Practitioners should prepare for a change in point-of-contact. While the IRS promises that existing regulations under Circular 230 remain unchanged, the day-to-day interactions—from PTIN registration to responding to OPR inquiries—may undergo a transition in protocol. It is incumbent upon practitioners to monitor how the TPMO handles future complaints and whether the "independent" nature of OPR investigations holds firm under the new management structure.

2. For the IRS

The agency faces a significant challenge in proving that it can maintain high disciplinary standards while pursuing administrative efficiency. If the transition results in a backlog of disciplinary cases or a perceived decline in oversight quality, the IRS will likely face intense scrutiny from Congress and professional organizations. The success of the TPMO will ultimately be measured by its ability to maintain the integrity of the tax system while meeting its cost-efficiency goals.
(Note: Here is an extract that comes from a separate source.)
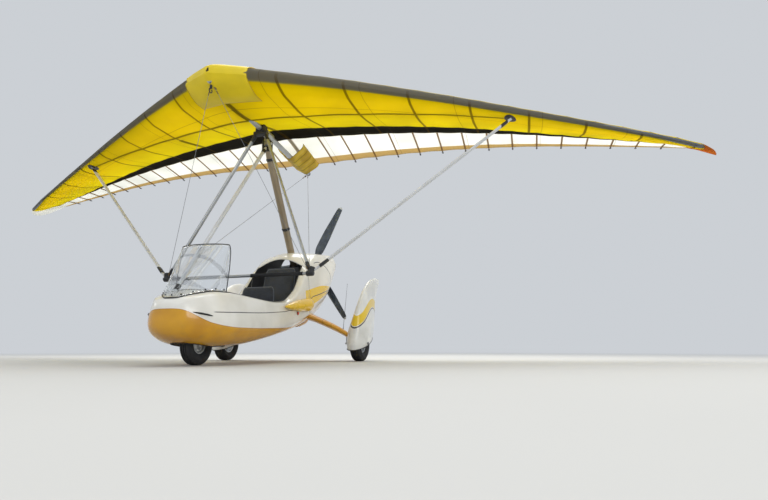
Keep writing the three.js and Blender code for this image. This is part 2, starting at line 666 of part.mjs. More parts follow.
// Radiator scoop under the belly
const SCOOP = [
  { fore: -490, half: 128, low: 436, high: 470 },
  { fore: -650, half: 150, low: 392, high: 520 },
  { fore: -840, half: 165, low: 428, high: 560 },
  { fore: -1000, half: 150, low: 508, high: 620 },
];
const SCOOP_CHAMFER = 14;
function scoopRing(row, inset) {
  const half = row.half - inset;
  const low = row.low + inset;
  const corners = [[half, row.high], [-half, row.high], [-half, low + SCOOP_CHAMFER], [-half + SCOOP_CHAMFER, low]];
  corners.push([half - SCOOP_CHAMFER, low], [half, low + SCOOP_CHAMFER]);
  return corners.map(([left, up]) => at(left, row.fore, up));
}
const scoopMouth = plate([[-440, 384], [-652, 384], [-652, 402], [-485, 500], [-440, 500]], -120, 120);
place(trike, 'radiator_scoop', geometryOf(cut(
  loft(SCOOP.map((row) => scoopRing(row, 0))),
  loft(SCOOP.slice(0, 3).map((row) => scoopRing(row, 12))),
  hullGrown,
  scoopMouth,
)), 'yellow');

// Side outlets: cones that open backwards
const outletRings = (inset) => [
  { fore: 175, up: 560, radius: 14 }, { fore: 20, up: 578, radius: 42 }, { fore: -170, up: 600, radius: 64 },
  { fore: -350, up: 622, radius: 74 },
].map(({ fore, up, radius }) => Array.from({ length: 16 }, (_, i) => {
  const angle = (2 * Math.PI * i) / 16;
  const r = Math.max(3, radius - inset);
  return at(402 + r * Math.cos(angle), fore, up + r * Math.sin(angle));
}));
const outlet = cut(loft(outletRings(0)), loft(outletRings(8)).translate([0, 2, 0]));

// Legs, spats and main wheels
const wheelUp = MAIN_TYRE.radius;
const LEG = [
  { left: 200, lead: [-330, 575], trail: [-735, 545], thick: 76 },
  { left: 400, lead: [-416, 500], trail: [-800, 440], thick: 76 },
  { left: 720, lead: [-640, 330], trail: [-955, 255], thick: 68 },
  { left: 774, lead: [-674, 276], trail: [-968, 212], thick: 65 },
];
const LENS_STEPS = 9;
function lens(lead, trail, half, across) {
  const turns = Array.from({ length: LENS_STEPS + 1 }, (_, i) => (Math.PI * i) / LENS_STEPS);
  const shares = turns.map((turn) => (1 - Math.cos(turn)) / 2);
  const point = (share, sign) => lead.clone().lerp(trail, share)
    .addScaledVector(across, sign * half * (archShape(share) + 0.04 * share));
  const upperSide = shares.map((share) => point(share, 1));
  const lowerSide = shares.slice(1).reverse().map((share) => point(share, -1));
  return [...upperSide, ...lowerSide];
}
const legRing = ({ left, lead, trail, thick }) => lens(
  at(left, ...lead), at(left, ...trail), thick / 2, new THREE.Vector3(0, 0, 1),
);

const SPAT = [
  { lead: [250, -80], trail: [-456, 90], half: 104 },
  { lead: [258, 0], trail: [-462, 150], half: 118 },
  { lead: [246, 120], trail: [-464, 230], half: 118 },
  { lead: [226, 230], trail: [-462, 320], half: 98 },
  { lead: [198, 370], trail: [-455, 385], half: 68 },
  { lead: [145, 500], trail: [-416, 500], half: 44 },
  { lead: [55, 620], trail: [-440, 600], half: 33 },
  { lead: [-90, 725], trail: [-472, 690], half: 24 },
  { lead: [-280, 786], trail: [-505, 792], half: 12 },
];
const SPAT_LEAN = 0.1;
const SPAT_WALL = 10;
function spatRing({ lead, trail, half }, inset = 0) {
  const place3 = ([fore, up]) => at(HALF_TRACK + SPAT_LEAN * up, MAIN_FORE + fore, wheelUp + up);
  const [front, rear] = [place3([lead[0] - inset, lead[1]]), place3([trail[0] + inset * 2, trail[1]])];
  return lens(front, rear, half - inset, new THREE.Vector3(1, 0, 0));
}
const spatOuter = loft(SPAT.map((row) => spatRing(row)));
const spatGrown = loft(SPAT.map((row) => spatRing(row, -GAP)));
const spatRoom = loft([
  spatRing({ ...SPAT[0], lead: [250, -200], trail: [-456, -60] }, SPAT_WALL),
  ...SPAT.slice(0, 4).map((row) => spatRing(row, SPAT_WALL)),
]);
const axleRun = (grow) => bar(
  ...ends(at(700, MAIN_FORE, wheelUp), at(HALF_TRACK + 74, MAIN_FORE, wheelUp), grow), AXLE_RADIUS + grow, 20,
);
const spat = cut(spatOuter, spatRoom, axleRun(GAP));
const axleArm = bar(at(722, MAIN_FORE, wheelUp + 90), at(726, MAIN_FORE, wheelUp - 6), 17, 12);
const legAndAxle = joined(cut(loft(LEG.map(legRing)), spatGrown), axleArm, axleRun(0));

const WHEEL_STEPS = 28;
const GROOVE_DEPTH = 6;
function tyreProfile({ radius, half, rim }) {
  const middle = (rim + radius) / 2;
  const wall = [[rim, 0.6], [rim + 12, 0.7], [middle, 1], [radius - 24, 0.96], [radius - 8, 0.74], [radius, 0.5]];
  const groove = [[radius, 0.26], [radius - GROOVE_DEPTH, 0.22], [radius - GROOVE_DEPTH, 0.14], [radius, 0.1]];
  const nearSide = [...wall, ...groove].map(([r, share]) => [r, half * share]);
  const farSide = [...nearSide].reverse().map(([r, across]) => [r, -across]);
  return [...nearSide, ...farSide, nearSide[0]];
}
function rimProfile({ half, rim }, bore) {
  const edge = rim - GAP;
  return [
    [bore, half * 0.8], [34, half * 0.8], [38, half * 0.3], [edge - 14, half * 0.3], [edge, half * 0.56],
    [edge, -half * 0.56], [edge - 14, -half * 0.3], [38, -half * 0.3], [34, -half * 0.8],
    [bore, -half * 0.8], [bore, half * 0.8],
  ];
}

for (const { side, word } of sides) {
  const wheelMiddle = at(side * HALF_TRACK, MAIN_FORE, wheelUp);
  place(trike, `side_outlet_${word}`, geometryOf(cut(onSide(outlet, side), hullGrown)), 'yellow');
  place(trike, `leg_${word}`, geometryOf(cut(onSide(legAndAxle, side), hullGrown)), 'yellow');
  place(trike, `spat_${word}`, forSide(spat, side), 'cream');
  const tyre = turned(tyreProfile(MAIN_TYRE), wheelMiddle, WHEEL_STEPS);
  const rim = turned(rimProfile(MAIN_TYRE, AXLE_RADIUS + GAP), wheelMiddle, WHEEL_STEPS);
  place(trike, `main_tyre_${word}`, geometryOf(tyre), 'rubber');
  place(trike, `main_rim_${word}`, geometryOf(rim), 'alloy');
}

// Nose wheel, its fork with the foot bar, and the steering head
const crown = onStem(225);
const forkLeg = (side) => bar(
  noseMiddle.clone().add(at(side * 74, 0, -14)), crown.clone().add(at(side * 74, 0, 10)), 9, 12, chordWise, 16,
);
const fork = joined(
  forkLeg(1),
  forkLeg(-1),
  box(crown, 166, 44, 24, -RAKE),
  bar(onStem(220), onStem(385), STEM_RADIUS, 16),
  bar(noseMiddle.clone().add(at(-84, 0, 0)), noseMiddle.clone().add(at(84, 0, 0)), 9, 16),
  bar(crown.clone().add(at(-240, -30, 0)), crown.clone().add(at(240, -30, 0)), 12, 14),
);
place(trike, 'nose_fork', geometryOf(fork), 'steel');
place(trike, 'nose_tyre', geometryOf(turned(tyreProfile(NOSE_TYRE), noseMiddle, WHEEL_STEPS)), 'rubber');
place(trike, 'nose_rim', geometryOf(turned(rimProfile(NOSE_TYRE, 9 + GAP), noseMiddle, WHEEL_STEPS)), 'alloy');

const stemBore = bar(onStem(200), onStem(400), STEM_RADIUS + 2 * GAP, 16);
const steeringHead = cut(bar(onStem(262), onStem(350), 30, 20), stemBore);
place(trike, 'trike_keel', geometryOf(cut(
  joined(cut(keelPipe(), stemBore), steeringHead),
  cut(hullGrown, inside),
)), 'alloy');

// Propeller
const hubProfile = [
  [16 + GAP, 30], [60, 30], [70, 12], [70, -30], [58, -60], [30, -85], [0, -96], [0, -10],
  [16 + GAP, -10], [16 + GAP, 30],
];
const propMiddle = at(0, PROP_FORE, PROP_UP);
function spunAlongY(profile, middle, steps) {
  const geometry = new THREE.LatheGeometry(profile.map(([r, fore]) => new THREE.Vector2(r, -fore)), steps);
  geometry.translate(middle.x, middle.y, middle.z);
  const made = solid(geometry);
  return made.volume() < 0 ? solid(flipped(mergeVertices(stripped(geometry), 1e-3))) : made;
}
const BLADE = [
  // distance from the middle, chord, thickness, twist in degrees
  { out: 40, chord: 46, thick: 34, twist: 60 },
  { out: 110, chord: 62, thick: 30, twist: 52 },
  { out: 240, chord: 118, thick: 19, twist: 38 },
  { out: 430, chord: 112, thick: 13, twist: 26 },
  { out: 650, chord: 90, thick: 9, twist: 19 },
  { out: 820, chord: 68, thick: 6, twist: 15 },
  { out: PROP_RADIUS, chord: 34, thick: 4, twist: 14 },
];
function blade(turn) {
  const rings = BLADE.map(({ out, chord, thick, twist }) => {
    const angle = THREE.MathUtils.degToRad(twist);
    const flat = new THREE.Vector3(Math.cos(angle), Math.sin(angle), 0);
    const across = new THREE.Vector3(-Math.sin(angle), Math.cos(angle), 0);
    const middle = new THREE.Vector3(0, 0, out);
    return lens(
      middle.clone().addScaledVector(flat, chord * 0.4),
      middle.clone().addScaledVector(flat, -chord * 0.6),
      thick / 2,
      across,
    ).map((point) => point.applyAxisAngle(new THREE.Vector3(0, 1, 0), turn).add(propMiddle));
  });
  return loft(rings);
}
const bladeTurn = (i) => PARKED_TURN + (2 * Math.PI * i) / PROP_BLADES;
const blades = Array.from({ length: PROP_BLADES }, (_, i) => blade(bladeTurn(i)));
const hub = spunAlongY(hubProfile, propMiddle, 24);
place(trike, 'propeller', geometryOf(joined(hub, ...blades)), 'blade');

// Side lamp on the left of the cowl
const LAMP = { fore: -120, up: 510, radius: 16, reach: 404 };
place(trike, 'side_lamp', geometryOf(cut(
  bar(at(370, LAMP.fore, LAMP.up), at(LAMP.reach, LAMP.fore, LAMP.up), LAMP.radius, 20),
  joined(hullGrown, inside),
)), 'lamp');

// Whip aerial on the left leg
place(trike, 'whip_aerial', geometryOf(cut(
  bar(at(690, -700, 330), at(690, -830, 900), 3, 6),
  loft(LEG.map((row) => legRing({ ...row, thick: row.thick + 4 * GAP }))),
)), 'black');

export default root;
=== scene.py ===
# A two-seat weight-shift ultralight: a faired tricycle pod hung under a strutted flexible wing.
# Metres. +X is the aircraft's left, -Y is forward, +Z is up, and the wheels stand on z = 0.
import json
import math

import bmesh
import bpy
from mathutils import Matrix, Vector


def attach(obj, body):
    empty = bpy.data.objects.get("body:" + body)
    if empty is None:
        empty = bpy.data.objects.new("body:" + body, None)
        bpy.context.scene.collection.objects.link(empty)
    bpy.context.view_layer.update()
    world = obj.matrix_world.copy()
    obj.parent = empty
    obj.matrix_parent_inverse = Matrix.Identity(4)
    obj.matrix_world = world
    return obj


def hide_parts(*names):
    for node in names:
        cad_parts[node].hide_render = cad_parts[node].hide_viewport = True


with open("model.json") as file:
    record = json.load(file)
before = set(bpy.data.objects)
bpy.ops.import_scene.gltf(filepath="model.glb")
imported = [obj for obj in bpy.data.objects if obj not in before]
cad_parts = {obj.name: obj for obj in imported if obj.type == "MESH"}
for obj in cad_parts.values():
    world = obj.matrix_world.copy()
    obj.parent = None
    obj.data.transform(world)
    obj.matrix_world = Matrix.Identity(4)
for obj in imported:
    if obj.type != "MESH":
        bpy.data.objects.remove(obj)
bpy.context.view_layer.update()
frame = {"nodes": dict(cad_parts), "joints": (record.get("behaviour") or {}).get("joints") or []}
hang = next(Vector(joint["pos_m"]) for joint in frame["joints"] if joint["name"] == "wing_pitch")
sides = (("left", 1), ("right", -1))

# The camera stands on the floor ahead of the nose, on the aircraft's left, and looks up at the
# wing's under side, because the photograph was taken from below on that side.
VIEW_AZIMUTH = math.radians(29)
VIEW_TURN = math.radians(-13.2)
VIEW_RISE = math.radians(11.0)
VIEW_DISTANCE = 5.7
VIEW_HEIGHT = 0.14
VIEW_LENS = 23.8


def put(name, data):
    """A new object in the scene."""
    made = bpy.data.objects.new(name, data)
    bpy.context.scene.collection.objects.link(made)
    return made


camera = put("camera", bpy.data.cameras.new("camera"))
camera.data.lens = VIEW_LENS
camera.location = VIEW_DISTANCE * Vector((math.sin(VIEW_AZIMUTH), -math.cos(VIEW_AZIMUTH), 0))
camera.location.z = VIEW_HEIGHT
camera.rotation_euler = (math.pi / 2 + VIEW_RISE, 0, VIEW_AZIMUTH + VIEW_TURN)
bpy.context.scene.camera = camera
bpy.context.scene.view_settings.view_transform = "Standard"

# Soft studio light: one large softbox overhead and behind, whose light comes through the cloth,
# a wide fill ahead on the camera's side, a weaker one on the other side, and a pale room.
SOFTBOXES = (
    # name, place, aimed at, width, height, power
    ("overhead", (1.0, 2.5, 9.0), (0.0, 0.3, 1.5), 11.0, 8.0, 1000.0),
    ("fill", (7.5, -8.5, 3.6), (0.0, -0.5, 1.4), 6.0, 4.0, 240.0),
    ("side", (-9.0, -3.0, 4.5), (0.0, 0.0, 1.4), 4.0, 4.0, 110.0),
)
for name, place, aim, width, height, power in SOFTBOXES:
    lamp = bpy.data.lights.new(name, "AREA")
    lamp.shape = "RECTANGLE"
    lamp.size, lamp.size_y, lamp.energy = width, height, power
    softbox = put(name, lamp)
    softbox.location = place
    softbox.rotation_euler = (Vector(aim) - Vector(place)).to_track_quat("-Z", "Y").to_euler()

ROOM_COLOUR, ROOM_STRENGTH = (0.86, 0.90, 0.95, 1), 0.70
room = bpy.data.worlds.new("room")
room.use_nodes = True
room.node_tree.nodes["Background"].inputs["Color"].default_value = ROOM_COLOUR
room.node_tree.nodes["Background"].inputs["Strength"].default_value = ROOM_STRENGTH
bpy.context.scene.world = room

# Floor: a plain pale sheet under the wheels, which runs far past the view and fades into the
# room's wall, so that no edge of it shows.
FLOOR_HALF = 60.0
FLOOR_DROP = 0.0005
FADE_FROM, FADE_TO = 5.0, 16.0


def paint(code):
    """A colour for a shader from its usual six-figure code."""
    values = [int(code[i:i + 2], 16) / 255 for i in (0, 2, 4)]
    return tuple(v / 12.92 if v <= 0.04045 else ((v + 0.055) / 1.055) ** 2.4 for v in values) + (1.0,)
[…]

3. For the Public and Taxpayers

For the average taxpayer, the change may be invisible, but the long-term impact on the quality of tax preparation services could be significant. If the merger results in a more efficient identification of "bad actors" across the entire spectrum of tax preparers, the public stands to benefit. However, if the consolidation leads to a "race to the bottom" regarding the distinction between credentialed and uncredentialed preparers, the risk of substandard tax advice may increase.


Concluding Thoughts

Melanie Lauridsen, the AICPA’s vice president of Tax Policy & Advocacy, summarized the current sentiment of the profession following the IRS’s response: "We are hopeful that this distinction will prevent further confusion and we will continue to diligently monitor developments as more details regarding the new office structure are revealed."

The merger of the OPR and RPO represents a clash between two philosophies of governance: the administrative push for lean, consolidated management versus the professional desire for specialized, focused oversight. As the IRS moves into this new era, the professional community remains committed to ensuring that the "modernization" of the agency does not come at the cost of the fundamental standards that keep the U.S. tax system functioning with integrity.

Whether the TPMO will serve as a model for efficient government or as a cautionary tale of bureaucratic overreach remains to be seen. For now, the eyes of the accounting world remain fixed on the transition, waiting to see if the promised "independent missions" can truly coexist under one roof.